17. A communication method used in a user equipment, (UE), for non-IP data using Cellular Internet of Things (CIoT) Evolved Packet System (EPS) optimization, comprising:

receiving a message rate control parameter from a core network node; and

limiting a number of messages per time unit at which the UE generates uplink data to comply with a policy corresponding to the message rate control parameter.

18. A User Equipment, UE, for rate controlling of non-IP data using Cellular Internet of Things (CIoT) Evolved Packet System (EPS) optimization, comprising:

a memory storing instructions; and

at least one processor configured to process the instructions to:

receive a message rate control parameter from a core network node, and

limit a number of messages per time unit at which the UE generates uplink data to comply with a policy corresponding to the message rate control parameter.

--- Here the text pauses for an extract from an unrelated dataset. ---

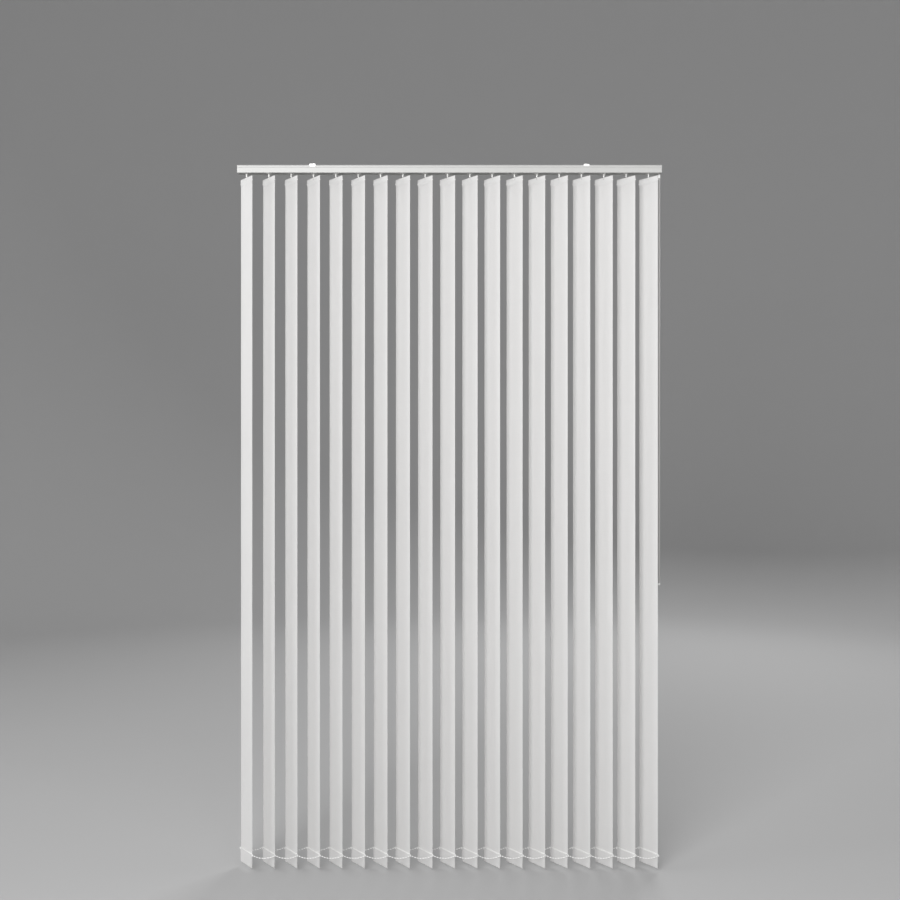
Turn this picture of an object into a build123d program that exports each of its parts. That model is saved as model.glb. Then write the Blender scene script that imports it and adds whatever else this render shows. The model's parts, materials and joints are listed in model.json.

19. A system for rate controlling of non-IP data using Cellular Internet of Things (CIoT) Evolved Packet System (EPS) optimization, comprising:

a control node; and

a core network node, and wherein

the core network node is configured to inform a user equipment (UE) and the control node for Exposure Function of a message rate control that a serving Public Land Mobile Network (PLMN) intends to limit a number of messages per time unit of the non-IP data based on an indicated message rate control parameter, and

the control node is configured to limit the number of messages per time unit of the non-IP data based on at least one of a configured message rate control parameter in the control node and the indicated message rate control parameter by the core network node.

20. A non-transitory computer readable recording medium a computer program comprising computer implementable instructions for causing a programmable communications device to perform the method of claim 17.